DANS TES CENDRES (DÉMO)
Autre maquette, mais d’une intensité différente. Ici, la voix s’élève, les envolées vocales traduisent une lutte entre la perte et la reconstruction. Le texte parle de survivre après le feu, de renaître dans ce qu’il reste. Même à l’état de démo, la richesse mélodique transparaît et fait pressentir un morceau majeur.
LUCKY BOY (DÉMO)
Morceau rêvé par Jona, Lucky Boy n’a pas été retenu pour l’album, mais il est devenu une pièce maîtresse du Foste Tour.

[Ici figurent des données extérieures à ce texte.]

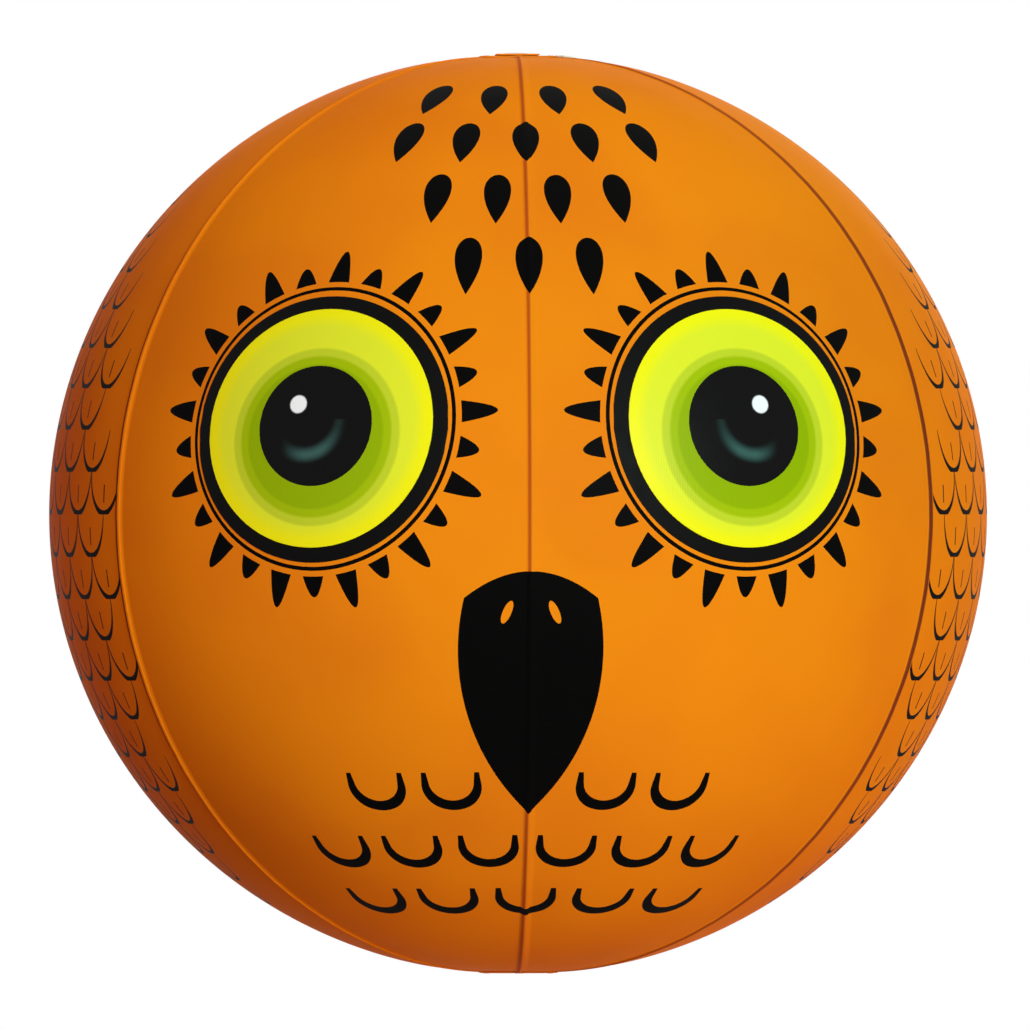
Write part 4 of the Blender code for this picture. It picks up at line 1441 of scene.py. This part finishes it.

Véritable fantasme sixties, porté par une énergie funky et des couleurs électro-R&B, il rappelle combien Stanza sait jongler entre nostalgie et modernité. Avec son texte improvisé en anglais, comme Sane, le titre joue sur la spontanéité, et sur scène, servait de libération festive.
À L’INTÉRIEUR (DEMO)
Titre pop française et incandescent. Hymne à la liberté de soi, la chanson oppose les démons du passé à une fraternité en devenir. « Le droit de différer / Le droit de fédérer » : son texte revendicatif, presque militant, dépasse l’intime pour s’élever vers l’universel, transformant la musique en terrain de résistance collective.
THE POWER OF LOVE
Stanza dépouille le classique de Frankie Goes To Hollywood de ses grands habits eighties pour en révéler la tendresse. Guitares acoustiques, beats programmés minimalistes, et la voix de Jérémy qui porte la fragilité nue du texte. Là où l’original brillait par son emphase, cette version séduit par son intimité.